Une histoire à décrypter
"La dynamique de la révolution algérienne nous apparaît mieux à travers ses résultats. Après une colonisation plus radicale que dans les autres pays du Maghreb, la révolution a produit un régime bureaucratique, autoritaire (…) ", écrit Mohammed Harbi. La gestion catastrophique de la rente pétrolière, le clientélisme, le conservatisme culturel alimenté par une idéologie arabo-islamique désuète, la montée des périls islamistes et d’autres tares dont nous payons aujourd’hui la facture, sont aussi, quelque part, le prolongement d’une histoire encore trop tourmentée pour qu’elle soit sereinement assumée et définitivement dépassée par la jeunesse d’aujourd’hui. Presque un demi-siècle après la fin de l’un des conflits les plus meurtriers de l’histoire de la décolonisation, la capitalisation des fondements de la révolution de Novembre 1954 par la génération qui inaugure le troisième millénaire par une sorte de “transition permanente” semble des plus problématiques. C’est que, en cours de route et par des remises en cause dictées par l’exercice du pouvoir absolu – qui, assure-t-on, corrompt absolument –, des maillons forts de la chaîne ont cassé. La transmission de la mémoire, trop sélective et détournée au profit d’une caste, a fini par générer le sentiment contraire de ce qui eût dû constituer la substantifique moelle d’un moi collectif qui prendrait appui sur les principes de Novembre et de la plate-forme de la Soummam. Aujourd’hui, tandis que la fatalité biologique fait régresser chaque année le nombre d’acteurs et de témoins de la guerre de Libération nationale et au moment aussi où la mémoire et le souvenir s’émoussent devant une quotidienneté faite d’épreuves, de peines et de lutte sans fin pour établir l’équité, le développement et la démocratie, l’attachement à certains symboles, dates ou faits relatifs à la Révolution de novembre 1954 semble se multiplier et s’amplifier d’une façon presque inversement proportionnelle aux éclairages et décryptages que ces événements réclament au profit des nouvelles générations.

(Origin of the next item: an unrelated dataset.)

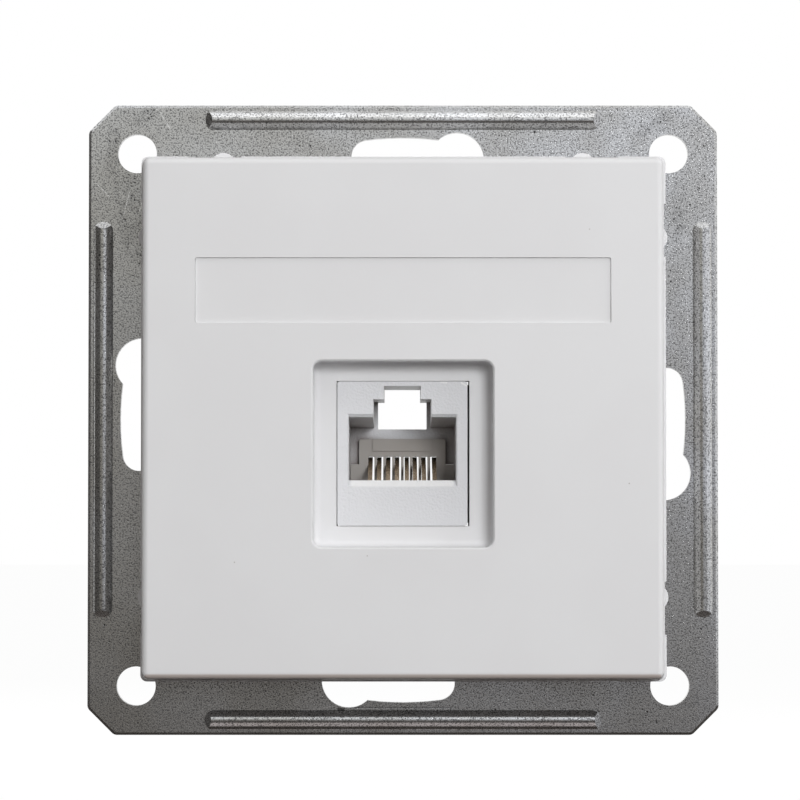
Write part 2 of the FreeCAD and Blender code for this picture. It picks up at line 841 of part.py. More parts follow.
def jack_housing():
    """The moulded body of the keystone jack, with its plug port and latch channel."""
    body = new_body("jack_housing")
    block = front_sketch(body, "jack_block", jack_back)
    centred(block, jack_centre, module_height, s.jack_width, s.jack_height)
    pad(body, block, jack_back - jack_front)
    fillet(body, s.jack_edge_round, "jack_corners", lambda edge: runs_along_y(edge, jack_back - jack_front))
    rib = front_sketch(body, "jack_rib", lip_back + s.seat_play)
    centred(rib, zero, module_height, opening_width + s.seat_play, s.jack_height - s.jack_edge_round * 2)
    pad(body, rib, s.jack_rib, back=True)

    port = side_sketch(body, "jack_port", jack_centre)
    chamber_low = jack_bottom + s.jack_floor
    polygon(
        port,
        [
            (jack_front, port_top + s.port_brow),
            (jack_front + s.port_brow, port_top),
            (port_back, port_top - s.port_ceiling_drop),
            (port_back, chamber_low),
            (lip_end, chamber_low),
            (lip_end, port_floor),
            (jack_front + s.lip_bevel, port_floor),
            (jack_front, port_floor - s.lip_bevel),
        ],
    )
    pocket(body, port, s.port_width, both=True)
    sides = [jack_centre + s.port_width * half for half in (0.5, -0.5)]
    chamfer(
        body,
        s.port_side_bevel,
        "jack_port_sides",
        lambda edge: flat_at(edge, "y", jack_front) and any(flat_at(edge, "x", side) for side in sides),
    )

    channel = front_sketch(body, "jack_latch_channel", jack_front)
    step_top, top = port_top + s.latch_step_rise, port_top + s.latch_top_rise
    latch_outline(channel, s.latch_step_width, port_floor + s.port_height / 2, step_top, top)
    pocket(body, channel, s.port_depth)
    window = front_sketch(body, "jack_window", port_back)
    latch_outline(window, s.window_width, port_top - s.window_sill_drop, step_top, top)
    pocket(body, window, s.jack_back_wall)

    gate = front_sketch(body, "jack_carrier_gate", port_back)
    hat_outline(gate, s.hat_play, chamber_low)
    pocket(body, gate, s.jack_back_wall)
    crown_fillet(body, "jack_gate_corners", s.hat_play, s.jack_back_wall)

    jack_lug(body)
    jack_latch(body)
    jack_arms(body)
    return body


def latch_outline(sketch, step_width, low, step_top, top):
    """The stepped outline that the plug's latch passes through."""
    step, narrow = step_width / 2, s.latch_top_width / 2
    polygon(
        sketch,
        [
            (jack_centre - step, low),
            (jack_centre + step, low),
            (jack_centre + step, step_top),
            (jack_centre + narrow, step_top),
            (jack_centre + narrow, top),
            (jack_centre - narrow, top),
            (jack_centre - narrow, step_top),
            (jack_centre - step, step_top),
        ],
    )


def hat_outline(sketch, play, low):
    """The hat-shaped outline of the contact carrier, grown by play all round but at its foot."""
    brim = s.port_width / 2 - s.hat_play + play
    crown = s.hat_width / 2 + play
    shoulder = port_floor + s.hat_shoulder + play
    top = port_floor + s.hat_top + play
    polygon(
        sketch,
        [
            (jack_centre - brim, low),
            (jack_centre + brim, low),
            (jack_centre + brim, shoulder),
            (jack_centre + crown, shoulder),
            (jack_centre + crown, top),
            (jack_centre - crown, top),
            (jack_centre - crown, shoulder),
            (jack_centre - brim, shoulder),
        ],
    )


def crown_fillet(body, name, play, length):
    """Round the two top corners of the hat-shaped outline, along its whole length."""
    crown = port_floor + s.hat_top + play
    fillet(
        body,
        s.hat_round + play,
        name,
        lambda edge: runs_along_y(edge, length) and flat_at(edge, "z", crown),
    )


def jack_lug(body):
    """The fixed lug under the jack, which hooks behind the holder's lower lip."""
    lug = side_sketch(body, "jack_lug", jack_centre)
    front = lip_back + s.seat_play
    polygon(
        lug,
        [
            (front, jack_bottom + s.jack_floor / 2),
            (front, jack_bottom - s.lug_depth),
            (front + s.lug_length / 2, jack_bottom - s.lug_depth),
            (front + s.lug_length, jack_bottom + s.jack_floor / 2),
        ],
    )
    pad(body, lug, s.lug_width, both=True)


def jack_latch(body):
    """The springy latch over the jack: an arm from the back with a hook behind the upper lip."""
    arm = side_sketch(body, "jack_latch", jack_centre)
    front = lip_back + s.seat_play
    under = jack_top + s.latch_arm_gap
    over = under + s.latch_arm
    root = jack_top - s.jack_edge_round
    polygon(
        arm,
        [
            (jack_back, root),
            (jack_back, over),
            (front + s.latch_hook, over),
            (front, jack_top + s.latch_hook),
            (front, jack_top + s.seat_play),
            (front + s.latch_hook, jack_top + s.seat_play),
            (front + s.latch_hook, under),
            (jack_back - s.latch_arm, under),
            (jack_back - s.latch_arm, root),
        ],
    )
    pad(body, arm, s.latch_arm_width, both=True)


def jack_arms(body):
    """Two arms at the back that hold the board down on the terminal block."""
    outer, inner = s.jack_width / 2, s.port_width / 2
    root, back = jack_back - s.jack_back_wall / 2, jack_back + s.arm_length
    for name, side in (("left", -1), ("right", 1)):
        arm = top_sketch(body, f"jack_arm_{name}", board_bottom)
        rectangle(arm, *spread(inner, outer, side), root, back)
        pad(body, arm, s.board_thickness + s.arm_rise)
        tongue = top_sketch(body, f"jack_tongue_{name}", board_top)
        rectangle(tongue, *spread(inner - s.arm_tongue, outer, side), back - s.arm_tongue_length, back)
        pad(body, tongue, s.arm_rise)


def spread(inner, outer, side):
    """The left and right ends of a span beside the jack's middle, on side -1 or 1."""
    ends = sorted((inner * side, outer * side), key=lambda size: size.value)
    return jack_centre + ends[0], jack_centre + ends[1]


def contact_carrier():
    body = new_body("contact_carrier")
    hat = front_sketch(body, "carrier_hat", hat_back)
    hat_outline(hat, zero, board_top)
    pad(body, hat, s.hat_length)
    crown_fillet(body, "carrier_crown", zero, s.hat_length)

    slab = top_sketch(body, "carrier_slab", board_top)
    rectangle(slab, jack_centre - board_reach, jack_centre + board_reach, slab_front, hat_back)
    pad(body, slab, s.carrier_slab)

    tab = front_sketch(body, "carrier_tab", hat_front)
    half = s.tab_width / 2
    crown = port_floor + s.hat_top
    rectangle(tab, jack_centre - half, jack_centre + half, crown - s.tab_height, crown)
    pad(body, tab, s.tab_proud)

    first = jack_centre - s.contact_pitch * (CONTACTS - 1) / 2
    low, high = port_floor - s.comb_bottom, port_floor + s.comb_top
    comb = front_sketch(body, "carrier_comb", hat_front)
    rectangle(comb, first - s.comb_slot / 2, first + s.comb_slot / 2, low, high)
    cuts = [pocket(body, comb, s.hat_length)]
    nose = top_sketch(body, "carrier_nose", board_top + s.carrier_slab)
    nose_back = contact_line + s.contact_thickness
    rectangle(nose, first - s.comb_slot / 2, first + s.comb_slot / 2, slab_front, nose_back)
    cuts.append(pocket(body, nose, s.carrier_slab))
    in_line(body, cuts, "X_Axis", s.contact_pitch, CONTACTS, "carrier_slots")
    return body


def contact(number):
    """One flat spring contact: up from the board, round a bend and back into its comb slot."""
    label = f"contact_{number}"
    body = new_body(label)
    step = s.contact_pitch * (number - (CONTACTS + 1) / 2)
    across = jack_centre + step + s.contact_shift * LEANS[number - 1]
    foot = board_bottom - s.contact_tail
    bend_up = port_floor - s.contact_bend_drop
    bend_across = contact_line + s.contact_bend
    tip_across = hat_back - s.contact_bend
    tip_up = port_floor + s.comb_top - s.contact_tip_drop
    path = side_sketch(body, f"{label}_path", across)
    centre = vector(bend_across, bend_up)
    tip = vector(tip_across, tip_up)
    far = (tip - centre).Length
    lean = math.atan2(tip.y - centre.y, tip.x - centre.x) + math.acos(s.contact_bend.value / far)
    touch = centre + FreeCAD.Vector(math.cos(lean), math.sin(lean), 0) * s.contact_bend.value
    start = vector(contact_line, foot)
    path.addGeometry(Part.LineSegment(start, vector(contact_line, bend_up)), False)
    arc(path, centre, s.contact_bend.value, math.degrees(lean), 180)
    path.addGeometry(Part.LineSegment(touch, tip), False)
    path.addConstraint(Sketcher.Constraint("Tangent", 0, 2, 1, 2))
    path.addConstraint(Sketcher.Constraint("Tangent", 1, 1, 2, 1))
    path.addConstraint(Sketcher.Constraint("Vertical", 0))
    pin(path, 0, 1, contact_line, foot)
    pin(path, 2, 2, tip_across, tip_up)
    hold(path, Sketcher.Constraint("Radius", 1, s.contact_bend.value), s.contact_bend)
    hold(path, Sketcher.Constraint("DistanceY", -1, 1, 1, 3, bend_up.value), bend_up)
    section = top_sketch(body, f"{label}_section", foot)
    centred(section, across, contact_line, s.contact_width, s.contact_thickness)
    wire = add_feature(body, "AdditivePipe", f"{label}_wire")
    wire.Profile = section
    wire.Spine = (path, [])
    return body


def circuit_board():
    body = new_body("circuit_board")
    board = top_sketch(body, "board_outline", board_bottom)
    back = fork_place(FORKS_IN_A_ROW) + s.board_margin
    rectangle(board, jack_centre - board_reach, jack_centre + board_reach, slab_front, back)
    pad(body, board, s.board_thickness)
    hole = top_sketch(body, "board_contact_hole", board_top)
    first = jack_centre - s.contact_pitch * (CONTACTS - 1) / 2
    centred(hole, first, contact_line, s.comb_slot, s.board_hole)
    contact_hole = pocket(body, hole, s.board_thickness)
    in_line(body, [contact_hole], "X_Axis", s.contact_pitch, CONTACTS, "board_contact_holes")
    pins = []
    pin_side = s.board_hole + s.fork_play * 2
    for name, side in (("left", -1), ("right", 1)):
        pin_hole = top_sketch(body, f"board_pin_hole_{name}", board_top)
        centred(pin_hole, jack_centre + s.fork_offset * side, fork_place(1), pin_side, pin_side)
        pins.append(pocket(body, pin_hole, s.board_thickness))
    in_line(body, pins, "Y_Axis", s.fork_pitch, FORKS_IN_A_ROW, "board_pin_holes")
    return body


def idc_block():
    """The wire terminal block under the board: two walls of posts with a slot for each wire."""
    body = new_body("idc_block")
    length = s.block_margin * 2 + s.fork_pitch * FORKS_IN_A_ROW
    back = block_front + length
    half = s.jack_width / 2
    base = top_sketch(body, "block_base", block_foot)
    rectangle(base, jack_centre - half, jack_centre + half, block_front, back)
    pad(body, base, s.block_base)
    walls = top_sketch(body, "block_walls", block_foot)
    for side in (-1, 1):
        rectangle(walls, *spread(half - s.block_wall, half, side), block_front, back)
    pad(body, walls, s.block_post, back=True)
    chamfer(
        body,
        s.post_taper,
        "block_tips",
        lambda edge: flat_at(edge, "z", block_tip) and runs_along_y(edge, length),
    )

    cuts = []
    slot = side_sketch(body, "block_wire_slot", jack_centre)
    centre = fork_place(1)
    wide = s.wire_slot / 2
    pin_side = s.board_hole + s.fork_play * 2
    rectangle(slot, centre - wide, centre + wide, block_tip, block_tip + s.wire_slot_depth)
    cuts.append(pocket(body, slot, s.jack_width + s.wire_slot, both=True))
    for name, side in (("left", -1), ("right", 1)):
        place = jack_centre + s.fork_offset * side
        seat = top_sketch(body, f"block_fork_seat_{name}", block_tip)
        centred(seat, place, centre, s.fork_thickness + s.fork_play * 2, s.fork_width + s.fork_play * 2)
        cuts.append(pocket(body, seat, s.block_post, back=True))
        pin_hole = top_sketch(body, f"block_pin_hole_{name}", block_foot)
        centred(pin_hole, place, centre, pin_side, pin_side)
        cuts.append(pocket(body, pin_hole, s.block_base, back=True))
    in_line(body, cuts, "Y_Axis", s.fork_pitch, FORKS_IN_A_ROW, "block_slots")
    return body


def idc_terminal(number):
    """One forked blade that bites through a wire's insulation, with a pin up into the board."""
    label = f"idc_terminal_{number}"
    body = new_body(label)
    side = -1 if number <= FORKS_IN_A_ROW else 1
    place = jack_centre + s.fork_offset * side
    along = fork_place((number - 1) % FORKS_IN_A_ROW + 1)
    sketch = side_sketch(body, f"{label}_outline", place)
    wide, gap, pin_half = s.fork_width / 2, s.fork_gap / 2, s.fork_pin_width / 2
    tip = block_foot - s.fork_height
    pin_top = board_top + s.fork_pin_width
    polygon(
        sketch,
        [
            (along - wide, block_foot),
            (along - wide, tip),
            (along - gap - s.fork_mouth, tip),
            (along - gap, tip + s.fork_mouth),
            (along - gap, tip + s.fork_gap_depth),
            (along + gap, tip + s.fork_gap_depth),
            (along + gap, tip + s.fork_mouth),
            (along + gap + s.fork_mouth, tip),
            (along + wide, tip),
            (along + wide, block_foot),
            (along + pin_half, block_foot),
            (along + pin_half, pin_top),
            (along - pin_half, pin_top),
            (along - pin_half, block_foot),
        ],
    )
    pad(body, sketch, s.fork_thickness, both=True)
    return body


def check_document():
    """Stop on any failed object and on any sub-part that is not a valid solid."""
    for item in doc.Objects:
        if "Invalid" in item.State or "Error" in item.State:
            raise RuntimeError(f"{item.Label}: {item.State}")
    for body in bodies:
        if body.Shape.isNull() or not body.Shape.isValid() or not body.Shape.Solids:
            raise RuntimeError(f"{body.Label} is not a valid solid")


bodies = [
    mounting_plate(),
    cover(),
    label_window(),
    module_holder(),
    holder_screws(),
    jack_housing(),
    contact_carrier(),
    *[contact(number) for number in range(1, CONTACTS + 1)],
    circuit_board(),
    idc_block(),
    *[idc_terminal(number) for number in range(1, FORKS_IN_A_ROW * 2 + 1)],
]
doc.recompute()
check_document()
os.makedirs("parts", exist_ok=True)
for body in bodies:
    body.Shape.exportStep(f"parts/{body.Label}.step")
    print(body.Label, len(body.Shape.Solids), round(body.Shape.Volume, 3))
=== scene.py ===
import math

import bpy
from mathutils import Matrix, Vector

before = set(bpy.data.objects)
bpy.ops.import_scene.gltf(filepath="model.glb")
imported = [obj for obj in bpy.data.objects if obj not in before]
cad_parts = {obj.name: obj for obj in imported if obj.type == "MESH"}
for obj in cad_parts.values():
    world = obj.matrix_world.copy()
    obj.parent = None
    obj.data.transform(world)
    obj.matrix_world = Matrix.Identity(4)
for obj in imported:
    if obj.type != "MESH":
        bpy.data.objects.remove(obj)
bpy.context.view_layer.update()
print("loaded", len(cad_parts), "pieces of the socket")

mm = 0.001


def colour(red, green, blue):
    return (red, green, blue, 1.0)


white = colour(1, 1, 1)
black = colour(0, 0, 0)


class Wire:
    # one output of a node, so that a pattern can be written as a sum
    def __init__(self, nodes, socket):
        self.nodes = nodes
        self.socket = socket

    def maths(self, operation, first, second):
        return self.nodes.node("ShaderNodeMath", {"operation": operation}, {0: first, 1: second})

    def __add__(self, other):
        return self.maths("ADD", self, other)

    def __radd__(self, other):
        return self.maths("ADD", other, self)

    def __sub__(self, other):
        return self.maths("SUBTRACT", self, other)

    def __rsub__(self, other):
        return self.maths("SUBTRACT", other, self)

    def __mul__(self, other):
        return self.maths("MULTIPLY", self, other)

    def __rmul__(self, other):
        return self.maths("MULTIPLY", other, self)

    def larger(self, other):
        return self.maths("MAXIMUM", self, other)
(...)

L’historiographie officielle, dont sont issus les programmes scolaires et universitaires de la matière “Histoire’’, campe toujours, à quelques exceptions près, sur un style dithyrambique, voire hagiographique, qui exclut les erreurs, les contradictions et… les personnalités gênantes qui pourraient faire ombrage aux opportunistes de tous bords qui ont accaparé le pouvoir et le capital sentimental de la Révolution, ainsi qu’aux tard-venus, pour reprendre une pertinente expression de Mostefa Lacheraf. Un phénomène de banalisation de l’histoire se met alors en route et aboutit à la folklorisation de toutes ses facettes. La pouvoir politique, hormis quelques moments d’“inattention’’, a réussi effectivement à folkloriser les dates-phares de l’histoire moderne de l’Algérie après avoir prêté un “serment d’hypocrite’’ en juillet 1962 de prolonger le combat des martyrs par l’œuvre de reconstruction nationale.